» **WHAT THIS TASK INVOLVES**
Select every line below containing the word "part".

=-=-=-=-=

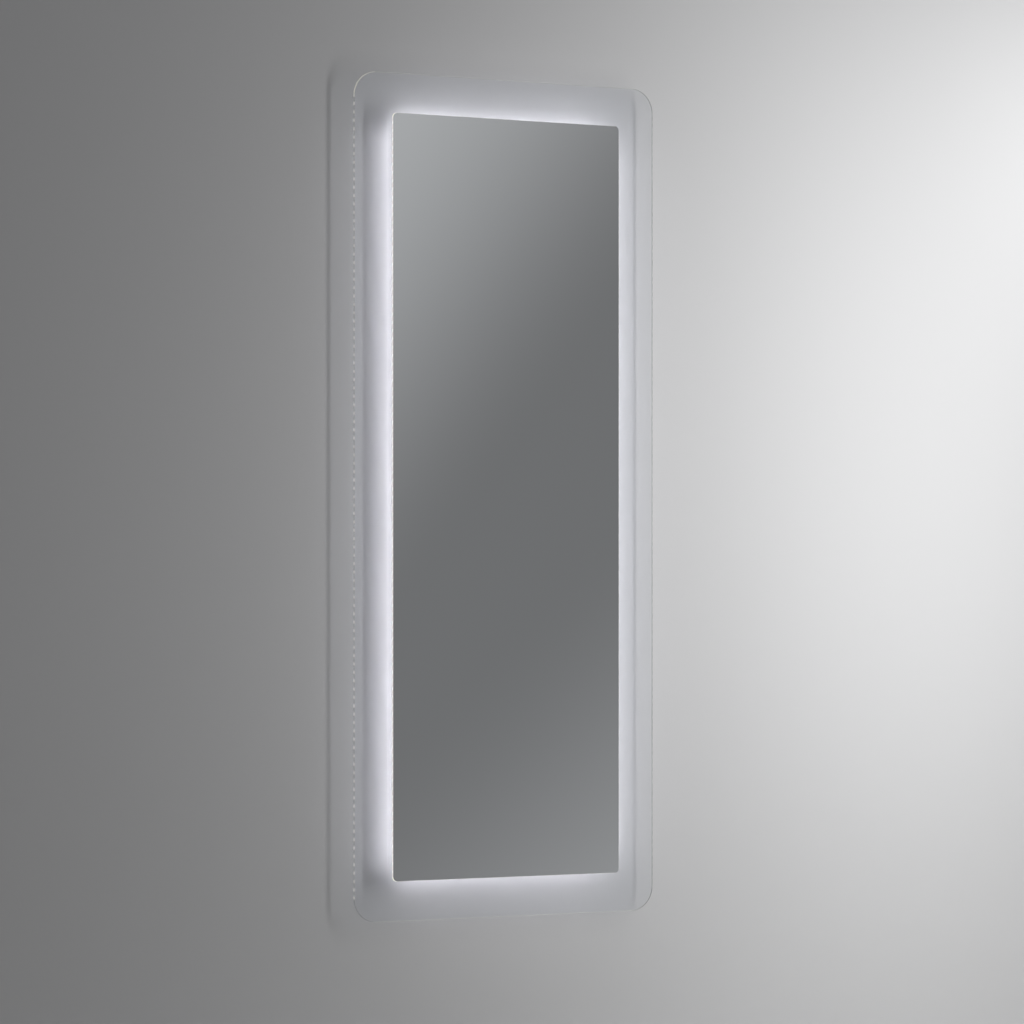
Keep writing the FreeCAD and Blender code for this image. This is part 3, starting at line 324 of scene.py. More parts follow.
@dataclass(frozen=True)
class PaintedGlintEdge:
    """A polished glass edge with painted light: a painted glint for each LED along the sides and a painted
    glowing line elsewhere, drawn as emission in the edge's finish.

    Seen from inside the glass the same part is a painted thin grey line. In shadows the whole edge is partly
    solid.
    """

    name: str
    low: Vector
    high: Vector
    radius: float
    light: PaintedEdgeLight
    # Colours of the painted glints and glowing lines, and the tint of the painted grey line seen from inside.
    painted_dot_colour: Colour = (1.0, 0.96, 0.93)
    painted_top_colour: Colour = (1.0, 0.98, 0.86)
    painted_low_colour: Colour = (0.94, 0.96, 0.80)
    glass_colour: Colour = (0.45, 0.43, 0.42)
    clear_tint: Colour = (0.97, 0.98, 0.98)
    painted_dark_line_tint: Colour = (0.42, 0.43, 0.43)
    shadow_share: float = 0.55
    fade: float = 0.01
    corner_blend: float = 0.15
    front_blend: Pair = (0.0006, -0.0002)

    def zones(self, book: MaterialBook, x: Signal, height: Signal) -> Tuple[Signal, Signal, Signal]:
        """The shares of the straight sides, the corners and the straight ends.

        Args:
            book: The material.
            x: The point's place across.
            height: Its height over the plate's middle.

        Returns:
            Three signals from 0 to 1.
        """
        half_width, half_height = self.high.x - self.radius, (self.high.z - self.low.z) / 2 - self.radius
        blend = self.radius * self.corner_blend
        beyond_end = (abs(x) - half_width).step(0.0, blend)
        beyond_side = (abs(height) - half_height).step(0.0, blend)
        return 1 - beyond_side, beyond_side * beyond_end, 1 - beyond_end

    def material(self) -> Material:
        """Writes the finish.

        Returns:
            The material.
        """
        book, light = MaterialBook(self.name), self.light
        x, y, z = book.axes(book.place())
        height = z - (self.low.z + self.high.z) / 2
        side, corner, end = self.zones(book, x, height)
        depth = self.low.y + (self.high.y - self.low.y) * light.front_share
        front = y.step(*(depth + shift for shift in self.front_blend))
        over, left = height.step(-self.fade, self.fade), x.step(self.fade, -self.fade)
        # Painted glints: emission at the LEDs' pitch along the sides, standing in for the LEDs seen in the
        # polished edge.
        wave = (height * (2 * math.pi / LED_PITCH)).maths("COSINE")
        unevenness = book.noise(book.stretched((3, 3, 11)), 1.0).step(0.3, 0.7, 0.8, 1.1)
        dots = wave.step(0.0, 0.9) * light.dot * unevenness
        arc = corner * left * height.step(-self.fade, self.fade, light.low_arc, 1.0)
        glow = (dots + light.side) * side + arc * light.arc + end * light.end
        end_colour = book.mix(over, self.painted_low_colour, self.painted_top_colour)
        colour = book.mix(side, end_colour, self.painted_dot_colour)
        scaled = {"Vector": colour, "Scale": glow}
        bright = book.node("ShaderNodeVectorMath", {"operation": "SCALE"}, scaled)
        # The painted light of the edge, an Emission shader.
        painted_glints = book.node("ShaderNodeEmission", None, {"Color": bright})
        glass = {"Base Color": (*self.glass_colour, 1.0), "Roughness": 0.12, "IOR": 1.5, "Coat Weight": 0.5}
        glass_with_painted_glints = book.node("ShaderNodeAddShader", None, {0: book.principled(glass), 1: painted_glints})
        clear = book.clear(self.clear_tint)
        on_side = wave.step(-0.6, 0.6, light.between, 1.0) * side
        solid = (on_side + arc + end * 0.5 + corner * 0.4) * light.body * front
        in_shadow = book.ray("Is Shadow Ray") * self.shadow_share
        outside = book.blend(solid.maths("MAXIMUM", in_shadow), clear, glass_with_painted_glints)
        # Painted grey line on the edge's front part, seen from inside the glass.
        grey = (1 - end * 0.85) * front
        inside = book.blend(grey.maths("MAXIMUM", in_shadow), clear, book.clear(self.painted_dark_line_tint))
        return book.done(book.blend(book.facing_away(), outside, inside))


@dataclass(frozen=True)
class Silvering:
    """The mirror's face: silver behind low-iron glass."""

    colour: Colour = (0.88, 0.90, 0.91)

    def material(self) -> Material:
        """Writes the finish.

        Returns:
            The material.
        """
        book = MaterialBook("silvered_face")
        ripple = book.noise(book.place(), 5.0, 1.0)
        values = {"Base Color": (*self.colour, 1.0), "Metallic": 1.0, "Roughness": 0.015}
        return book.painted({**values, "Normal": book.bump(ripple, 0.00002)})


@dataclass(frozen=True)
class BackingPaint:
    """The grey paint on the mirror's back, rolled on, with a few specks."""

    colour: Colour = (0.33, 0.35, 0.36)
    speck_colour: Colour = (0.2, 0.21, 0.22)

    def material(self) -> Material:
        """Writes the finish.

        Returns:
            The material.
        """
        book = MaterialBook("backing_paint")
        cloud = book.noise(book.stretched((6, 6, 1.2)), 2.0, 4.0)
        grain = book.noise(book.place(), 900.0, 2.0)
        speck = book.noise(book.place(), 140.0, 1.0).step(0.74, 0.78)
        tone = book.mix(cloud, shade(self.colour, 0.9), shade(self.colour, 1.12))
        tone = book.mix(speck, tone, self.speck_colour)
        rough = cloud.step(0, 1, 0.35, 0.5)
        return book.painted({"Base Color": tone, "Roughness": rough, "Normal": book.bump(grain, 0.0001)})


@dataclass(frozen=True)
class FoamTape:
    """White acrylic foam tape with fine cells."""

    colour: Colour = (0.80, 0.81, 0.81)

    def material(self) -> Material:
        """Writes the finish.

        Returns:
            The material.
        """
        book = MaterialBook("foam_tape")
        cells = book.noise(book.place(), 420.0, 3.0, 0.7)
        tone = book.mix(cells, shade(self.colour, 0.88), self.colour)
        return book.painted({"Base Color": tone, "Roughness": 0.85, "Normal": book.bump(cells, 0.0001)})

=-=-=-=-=

» **RESULT**
Keep writing the FreeCAD and Blender code for this image. This is part 3, starting at line 324 of scene.py. More parts follow.
    Seen from inside the glass the same part is a painted thin grey line. In shadows the whole edge is partly
        # Painted grey line on the edge's front part, seen from inside the glass.